If You Shot a Cop in the Back Would You Get Arrested? Video Shows Pittsburgh Cop Murder Unarmed, Fleeing Black Teen, Shooting Him in the Back 3X
Sovereign Cops Only Follow the Law of the Jungle in Corporate Police State. From [HERE] and [HERE] An unarmed 17-year-old Black boy was shot and killed by the East Pittsburgh police on Tuesday night as he tried to flee a traffic stop, law enforcement officials said on Wednesday.
The teenager, Antwon Rose II, was a passenger in a car that had been pulled over because it matched the description of a vehicle that fled an earlier shooting in which a 22-year-old man was wounded, the Allegheny County Police Department said in a statement.
A video that recorded the fatal shooting and was posted on Facebook shows two people running from police vehicles as three shots are fired. One of the people, later identified as the 17-year-old, falls to the ground after getting shot in the back.
“Why are they shooting at him?” the woman recording the video says. “All they did was run and they’re shooting at them!”
The Allegheny County Police Department, which is investigating the encounter, said that two firearms were found on the floor of the car. However, police found the guns after the shooting was over. The location of the guns in the car or proximity to the passengers was not disclosed. When asked if the teenager was found with a weapon on his person, Coleman McDonough, the department’s superintendent, said he was not. No police saw him with a gun at any time.
The Pittsburgh Post-Gazette on Wednesday quoted Mayor Louis Payne of East Pittsburgh as saying that the officer who shot Antwon was hired in mid-May and had been formally sworn in hours before the shooting.
In a statement on Wednesday night, S. Lee Merritt, a lawyer representing Antwon’s family, said: “We know that he was not armed at the time he was shot down, that he posed no immediate threat to anyone, and that, significantly, the driver of the vehicle he occupied was released from police custody.”

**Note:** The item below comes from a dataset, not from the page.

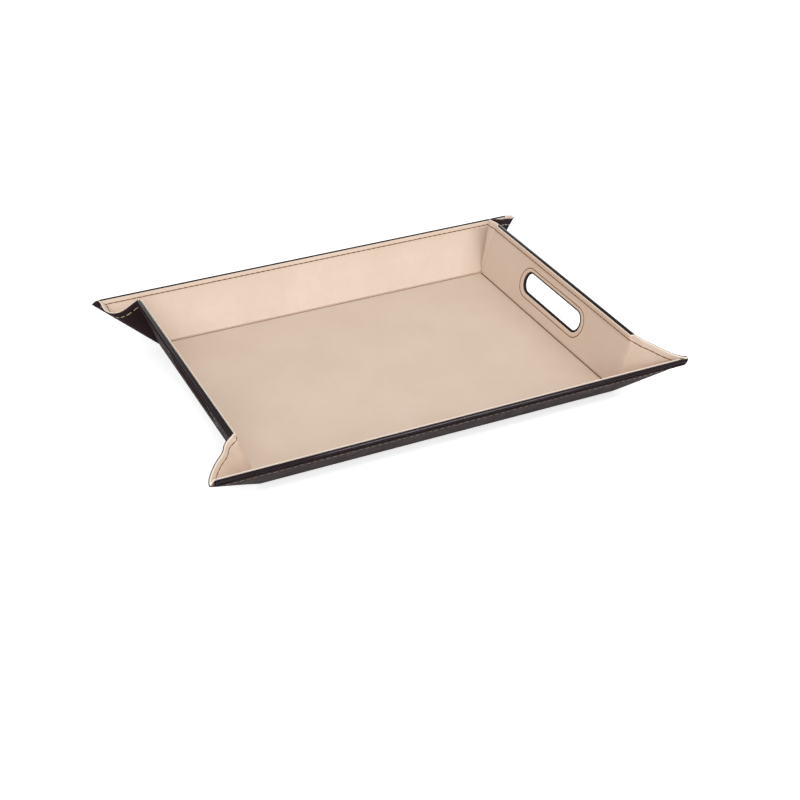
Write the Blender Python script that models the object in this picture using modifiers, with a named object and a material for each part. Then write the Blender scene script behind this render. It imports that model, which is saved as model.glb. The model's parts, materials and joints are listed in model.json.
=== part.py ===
"""Reversible serving tray in two-tone leather, folded up with its cream face inside.

The tray is one flat sandwich of leather, board and leather. Four fold lines frame the
base, and at each corner a soft gusset folds away between a long and a short side, so the
four sides rise together. Folded the other way the tray shows its chocolate face inside.

Every panel is drawn flat in its own frame: x along the fold line, y outwards from it and
z towards the cream face, with z = 0 in the middle of the sandwich, where the folds turn.
All lengths are in metres.
"""

import math

import bmesh
import bpy
from mathutils import Matrix, Vector

# Overall sizes, measured over the tray when it lies flat
TRAY_LENGTH = 0.550
TRAY_WIDTH = 0.440
SIDE_WIDTH = 0.067

# How far the long sides stand up; the short sides and the gussets follow from it
LONG_SIDE_ANGLE = math.radians(45.0)

# Sheet materials
LEATHER_THICKNESS = 0.0009
BASE_BOARD_THICKNESS = 0.0024
SIDE_BOARD_THICKNESS = 0.0024
FIT_GAP = 0.0003

# Fold lines: a bead of folded leather, a flat valley beside it, a slope up to the board
FOLD_BEAD_RADIUS = 0.0011
VALLEY_FLOOR = 0.0010
VALLEY_SLOPE = 0.0015
CORNER_TRIM = 0.0035
BEAD_TIP_TRIM = 0.0020

# Piped rim of each side: a core, a leather strip round it and the seam that holds it
PIPING_CORE_RADIUS = 0.0012
PIPING_LEATHER = 0.0005
RIM_SEAM = 0.0015
RIM_LIP_RISE = 0.0025
RIM_LIP_SETBACK = 0.0026
CORE_SETBACK = 0.0010
LONG_RIM_BARE_END = 0.0135
SHORT_RIM_BARE_END = 0.0040
TIP_SLIT = 0.0012

# Crease between gusset and short side: the linked panels drift here between the limits
OPEN_CREASE_GAP = 0.0009
GUSSET_TRIM = 0.0060

# Hand slots in the short sides
SLOT_LENGTH = 0.128
SLOT_WIDTH = 0.027
SLOT_TO_RIM = 0.0333

# Rounded corners of the boards
BOARD_CORNER_RADIUS = 0.0030

# Counts, shares and tolerances
BEAD_SEGMENTS = 12
ROLL_SEGMENTS = 20
ARC_SEGMENTS = 12
CORNER_SEGMENTS = 4
DRIFT_STEPS = 40
TAIL_END_SHARE = 0.5
SHARP_EDGE_ANGLE = math.radians(40)
MERGE_DISTANCE = 0.000001

# Colours as linear red, green, blue
CREAM = (0.66, 0.52, 0.40)
CHOCOLATE = (0.022, 0.012, 0.011)
GREYBOARD = (0.30, 0.27, 0.23)
CORE_PLASTIC = (0.55, 0.55, 0.52)

# Sizes worked out from the ones above
BASE_LENGTH = TRAY_LENGTH - 2 * SIDE_WIDTH
BASE_WIDTH = TRAY_WIDTH - 2 * SIDE_WIDTH
PAIR_HALF = FIT_GAP / 2
PINCHED_HALF = PAIR_HALF + LEATHER_THICKNESS
FOLD_HEIGHT = BASE_BOARD_THICKNESS / 2 + FIT_GAP + LEATHER_THICKNESS
SHEET_EDGE = FOLD_BEAD_RADIUS + FIT_GAP
VALLEY_EDGE = SHEET_EDGE + VALLEY_FLOOR
CREST_EDGE = VALLEY_EDGE + VALLEY_SLOPE
BOARD_EDGE = CREST_EDGE + FIT_GAP
PIPING_RADIUS = PIPING_CORE_RADIUS + FIT_GAP + PIPING_LEATHER
PIPING_CENTRE = SIDE_WIDTH - PIPING_RADIUS
SEAM_HALF = PIPING_LEATHER + FIT_GAP
LIP_HALF = PIPING_RADIUS + FIT_GAP
LIP_CREST = PIPING_CENTRE - PIPING_RADIUS - FIT_GAP
LIP_START = LIP_CREST - RIM_LIP_RISE
LIP_EDGE = SIDE_WIDTH - RIM_LIP_SETBACK
SEAM_EDGE = LIP_START - RIM_SEAM
RIM_CREST = SEAM_EDGE - VALLEY_SLOPE
RIM_BOARD_EDGE = RIM_CREST - FIT_GAP
SIDE_CREST_HALF = SIDE_BOARD_THICKNESS / 2 + FIT_GAP
BASE_CREST_HALF = BASE_BOARD_THICKNESS / 2 + FIT_GAP
TIP_DIAGONAL = SIDE_WIDTH * math.sqrt(2)


def short_side_angle(long_angle):
    """Fold of the short sides when the long sides stand at long_angle."""
    return 2 * math.atan(math.sin(long_angle))


def corner_points(long_angle, short_angle):
    """Gusset corners from the corner point of the base: its rim corner and the tip."""
    rim_corner = SIDE_WIDTH * Vector((math.cos(short_angle), 0, math.sin(short_angle)))
    tip = SIDE_WIDTH * Vector((1, math.cos(long_angle), math.sin(long_angle)))
    return rim_corner, tip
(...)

The traffic stop on Tuesday that led to the deadly shooting occurred after multiple 911 calls earlier in the night reported a shooting in North Braddock, Pa., that had wounded a 22-year-old man in the abdomen, the police said. He was treated at a trauma center and later released.
Investigators said a gunman in a passing vehicle had fired nine .40-caliber rounds at the 22-year-old, who returned fire.
The 911 callers provided a description of a vehicle they saw fleeing the scene, the police said, and an East Pittsburgh officer saw a similar vehicle, a silver Chevrolet Cruze that appeared to have ballistics damage to its rear window.
“I’m very confident that that was the vehicle involved in the shooting,” Superintendent McDonough said.
The officer stopped the car at 8:40 p.m. and took the driver into custody.
“While he was putting the driver into handcuffs, two other occupants ran from the car,” the Allegheny County police said. An East Pittsburgh officer started shooting, striking the 17-year-old “several times.”
The teenager was taken to U.P.M.C. McKeesport hospital, where he was pronounced dead at 9:19 p.m., Superintendent McDonough said.
“We believe he was hit three times,” he added. “He was hit in various places on his body.”
The driver of the car was later released after being interviewed.
“At the time we did not feel that charging was called for,” Superintendent McDonough said.
The police are still searching for the second person who ran from the officers. Superintendent McDonough asked that he turn himself in “so that he can give a comprehensive description of what occurred this evening,” the police statement said.
The officer who shot the teenager has been placed on administrative leave, officials said.
Under Pennsylvania law police are "justified in using deadly force only when [the officer] believes that such force is necessary to prevent death or serious bodily injury to himself or such other person, or when he believes both that:
- (i) such force is necessary to prevent the arrest from being defeated by resistance or escape; and
- (ii) the person to be arrested has committed or attempted a forcible felony or is attempting to escape and possesses a deadly weapon, or otherwise indicates that he will endanger human life or inflict serious bodily injury unless arrested without delay."
Here, however, no particularized facts concerning Rose were present as cops never saw him possess a weapon and had no individualized articulable suspicion that he had committed any crime - as they had no facts that he had done anything other than sit in the car.